■ WORK TO BE COMPLETED: Repeat exactly the lines of the listing below, please, starting with the first and ending with the line containing "return Part.Wire(edges)"; leave out the rest.

■ INFORMATION SHOWN:

++++++++++++++++++++

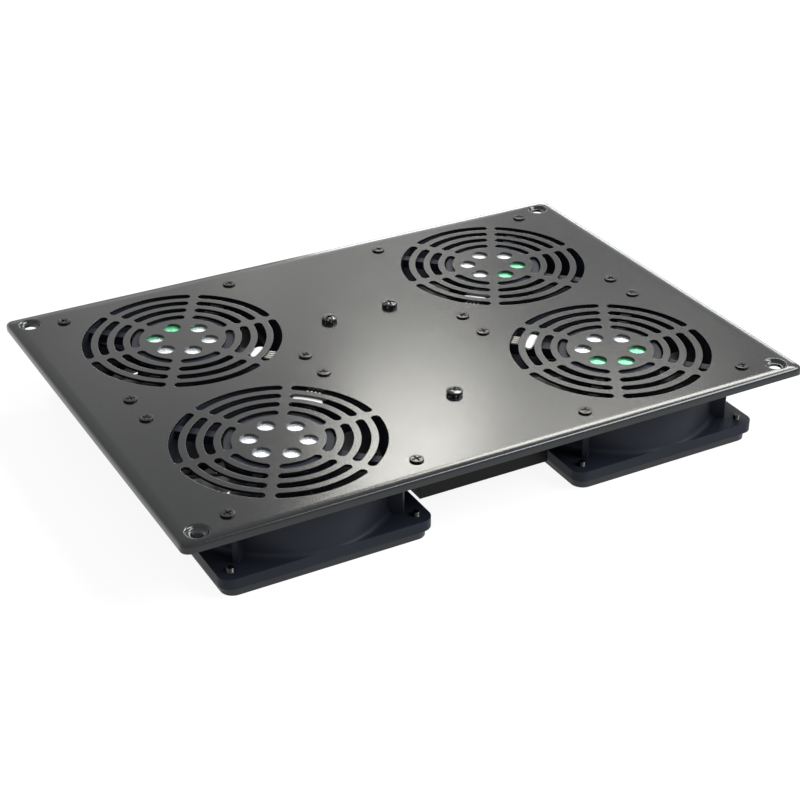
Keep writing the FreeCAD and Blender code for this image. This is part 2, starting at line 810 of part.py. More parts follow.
def rounded_path(points, radii):
    """Straight runs through the points, joined by tangent arcs of the given radii."""
    edges = []
    start = points[0]
    for before, corner, after, radius in zip(points, points[1:], points[2:], radii):
        incoming = (corner - before).normalize()
        outgoing = (after - corner).normalize()
        turn = incoming.getAngle(outgoing)
        setback = radius * math.tan(turn / 2)
        entry, leave = corner - incoming * setback, corner + outgoing * setback
        inward = (outgoing - incoming).normalize()
        middle = corner + inward * (radius / math.cos(turn / 2) - radius)
        edges.append(Part.makeLine(start, entry))
        edges.append(Part.Arc(entry, middle, leave).toShape())
        start = leave
    edges.append(Part.makeLine(start, points[-1]))
    return Part.Wire(edges)


def fan_lead(place):
    """Lead from the motor, under its strut, out through the corner and down into the terminal strip."""
    side_x, side_y, _ = fan_places[place]
    axis = Vector(side_x * fan_pitch_x / 2, side_y * fan_pitch_y / 2, lead_height)
    to_centre = Vector(-side_x, -side_y, 0) / math.sqrt(2)
    start = axis + to_centre * lead_start_radius
    turn = axis + Vector(-side_x, -side_y, 0) * lead_turn_offset
    entry_top = Vector(side_x * lead_entry_x, turn.y, lead_height)
    entry = Vector(entry_top.x, entry_top.y, terminal_top)
    path = rounded_path([start, turn, entry_top, entry], [lead_turn_radius, lead_drop_radius])
    section = Part.Wire(Part.makeCircle(lead_diameter / 2, start, to_centre))
    return path.makePipeShell([section], True, False)


# ---------------------------------------------------------------- nodes

def build():
    nodes = {
        "top_plate": top_plate(),
        "wiring_box": wiring_box(),
        "terminal_block": terminal_block(),
        "terminal_screws": terminal_screws(),
        "grommets": grommets(),
        "cable_gland": cable_gland(),
        "gland_nut": gland_nut(),
        "fan_screws": fan_screws(),
        "fan_nuts": fan_nuts(),
        "guard_screws": guard_screws(),
        "centre_screws": centre_screws(),
        "box_screws": box_screws(),
        "box_spacers": box_spacers(),
        "lead_covers": Part.makeCompound([at_fan(lead_cover(), place) for place in fan_places]),
    }
    fan_pieces = {
        "fan_frame": fan_frame(),
        "hub_label": hub_label(),
        "stator": stator(),
        "winding": winding(),
        "bearings": bearings(),
        "finger_guard": finger_guard(),
        "shaft": shaft(),
        "retaining_clip": retaining_clip(),
        "rotor_ring": rotor_ring(),
        "impeller": impeller(),
    }
    for place in fan_places:
        for name, shape in fan_pieces.items():
            nodes[f"{name}_{place}"] = at_fan(shape, place)
        nodes[f"fan_lead_{place}"] = fan_lead(place)
    return nodes


def export(nodes):
    os.makedirs("parts", exist_ok=True)
    for name, shape in nodes.items():
        shape.exportStep(os.path.join("parts", name + ".step"))


export(build())
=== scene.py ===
"""Rack fan tray: finishes, fasteners, labels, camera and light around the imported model, in metres."""
import json
import math

import bmesh
import bpy
from mathutils import Matrix, Vector


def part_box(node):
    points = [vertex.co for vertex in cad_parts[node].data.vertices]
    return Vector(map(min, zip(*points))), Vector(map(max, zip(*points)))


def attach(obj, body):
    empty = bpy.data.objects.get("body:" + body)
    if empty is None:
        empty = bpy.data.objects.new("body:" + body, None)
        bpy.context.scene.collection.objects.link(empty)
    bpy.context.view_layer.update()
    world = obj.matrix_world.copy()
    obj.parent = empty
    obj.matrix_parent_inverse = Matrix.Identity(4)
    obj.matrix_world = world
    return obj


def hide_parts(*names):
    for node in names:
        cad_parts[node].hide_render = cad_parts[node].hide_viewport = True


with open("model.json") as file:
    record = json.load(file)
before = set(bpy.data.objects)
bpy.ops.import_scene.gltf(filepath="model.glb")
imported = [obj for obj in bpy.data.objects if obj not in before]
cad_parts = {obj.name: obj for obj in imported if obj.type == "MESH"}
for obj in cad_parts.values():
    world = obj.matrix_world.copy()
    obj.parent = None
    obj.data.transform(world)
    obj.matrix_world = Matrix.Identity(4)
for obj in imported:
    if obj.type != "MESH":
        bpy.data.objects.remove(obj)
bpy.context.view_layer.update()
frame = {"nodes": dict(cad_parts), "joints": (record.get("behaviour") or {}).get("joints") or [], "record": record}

MM = 0.001
MICRON = 1e-6
TRAY = "tray"

# Every fan's axis comes from its joint, and the faces that pieces sit on come from the CAD nodes' boxes.
FAN_JOINT = "fan_spin_"
fans = {j["name"][len(FAN_JOINT):]: Vector(j["pos_m"]) for j in frame["joints"]}
plate_low, plate_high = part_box("top_plate")


# ---------------------------------------------------------------- camera, light and floor

CAMERA_AT = Vector((-433.9, -791.1, 519.4)) * MM
CAMERA_AIM = Vector((-29.1, -58.3, 45.0)) * MM
CAMERA_ROLL = math.radians(0.12)
CAMERA_LENS = 80.37
CAMERA_SENSOR = 36.0
CAMERA_CLIP = (0.01, 50.0)

LAMP_DISTANCE = 6.0
WARM = (1.0, 0.975, 0.90)
COOL = (0.93, 0.96, 1.0)
# Name, azimuth, elevation, width, height, radiance and colour of each lamp, as make_lamp takes them.
LAMPS = (
    ("lamp_key", 29.4, 33.4, 4.8, 6.6, 12.6, WARM),
    ("lamp_front", 37.0, 31.3, 9.0, 3.0, 4.6, WARM),
    ("lamp_back", 26.8, 19.5, 9.4, 19.0, 0.75, WARM),
    ("lamp_left", 19.0, 20.0, 8.0, 20.0, 0.4, WARM),
    ("lamp_side", 118.0, 41.0, 46.0, 24.0, 12.0, COOL),
    ("lamp_edge", 50.0, 41.0, 26.0, 9.0, 14.0, WARM),
    ("lamp_low", 38.0, 2.0, 30.0, 10.0, 5.0, COOL),
)
# The grey that the world shows, and the share of it that counts as light.
WORLD_SHADE = 0.8
SKY_LIGHT = 0.66
# The floor's side, the part of its white that shadows can darken, and how much light it gives back.
FLOOR_SIZE = 8.0
FLOOR_SHADOW = 0.14
FLOOR_BOUNCE = 0.8


def grey(shade):
    return (shade, shade, shade, 1.0)


def make_camera():
    data = bpy.data.cameras.new("camera")
    data.sensor_width = CAMERA_SENSOR
    data.lens = CAMERA_LENS
    data.clip_start, data.clip_end = CAMERA_CLIP
    camera = bpy.data.objects.new("camera", data)
    turn = (CAMERA_AIM - CAMERA_AT).to_track_quat("-Z", "Y").to_matrix().to_4x4()
    camera.matrix_world = Matrix.Translation(CAMERA_AT) @ turn @ Matrix.Rotation(CAMERA_ROLL, 4, "Z")
    bpy.context.scene.collection.objects.link(camera)
    bpy.context.scene.camera = camera


def make_lamp(name, azimuth, elevation, wide, high, radiance, colour):
    """Soft rectangular lamp, far enough off to be told by its angles.

    Azimuth runs from the back (+Y) towards the right (+X); wide and high are its size as seen, in degrees.
    Radiance is how bright its face is, where 1 is white.
    """
    turn, lift = math.radians(azimuth), math.radians(elevation)
    toward = Vector((math.sin(turn) * math.cos(lift), math.cos(turn) * math.cos(lift), math.sin(lift)))
    data = bpy.data.lights.new(name, "AREA")
    data.shape = "RECTANGLE"
    data.size = 2 * LAMP_DISTANCE * math.tan(math.radians(wide / 2))
    data.size_y = 2 * LAMP_DISTANCE * math.tan(math.radians(high / 2))
    data.energy = radiance * data.size * data.size_y * math.pi
    data.color = colour
    lamp = bpy.data.objects.new(name, data)
    facing = toward.to_track_quat("Z", "Y").to_matrix().to_4x4()
    lamp.matrix_world = Matrix.Translation(toward * LAMP_DISTANCE) @ facing
    lamp.visible_camera = False
    bpy.context.scene.collection.objects.link(lamp)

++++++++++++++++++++

■ TASK RESPONSE:
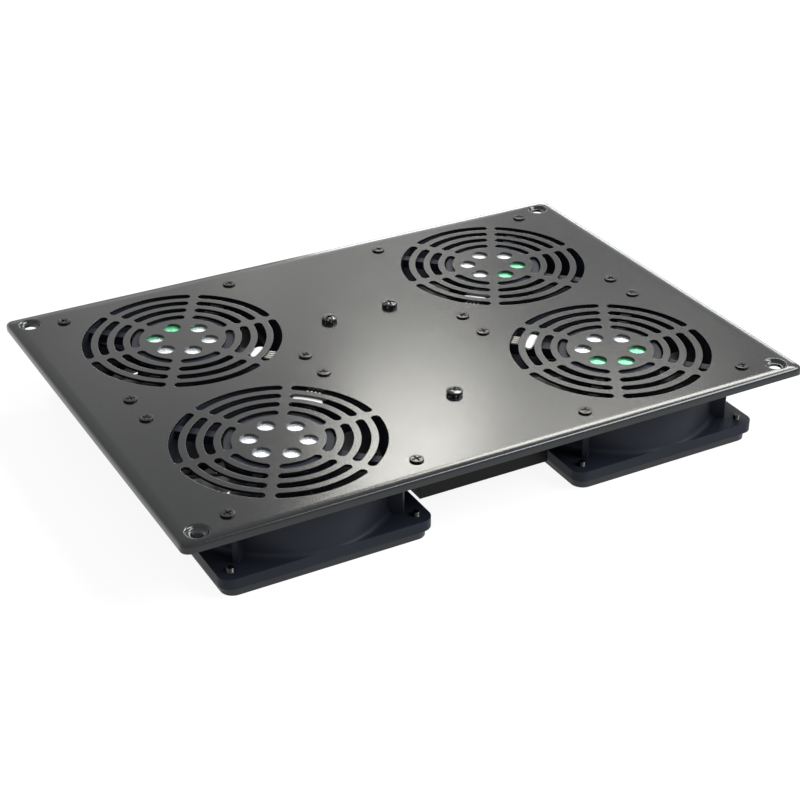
Keep writing the FreeCAD and Blender code for this image. This is part 2, starting at line 810 of part.py. More parts follow.
def rounded_path(points, radii):
    """Straight runs through the points, joined by tangent arcs of the given radii."""
    edges = []
    start = points[0]
    for before, corner, after, radius in zip(points, points[1:], points[2:], radii):
        incoming = (corner - before).normalize()
        outgoing = (after - corner).normalize()
        turn = incoming.getAngle(outgoing)
        setback = radius * math.tan(turn / 2)
        entry, leave = corner - incoming * setback, corner + outgoing * setback
        inward = (outgoing - incoming).normalize()
        middle = corner + inward * (radius / math.cos(turn / 2) - radius)
        edges.append(Part.makeLine(start, entry))
        edges.append(Part.Arc(entry, middle, leave).toShape())
        start = leave
    edges.append(Part.makeLine(start, points[-1]))
    return Part.Wire(edges)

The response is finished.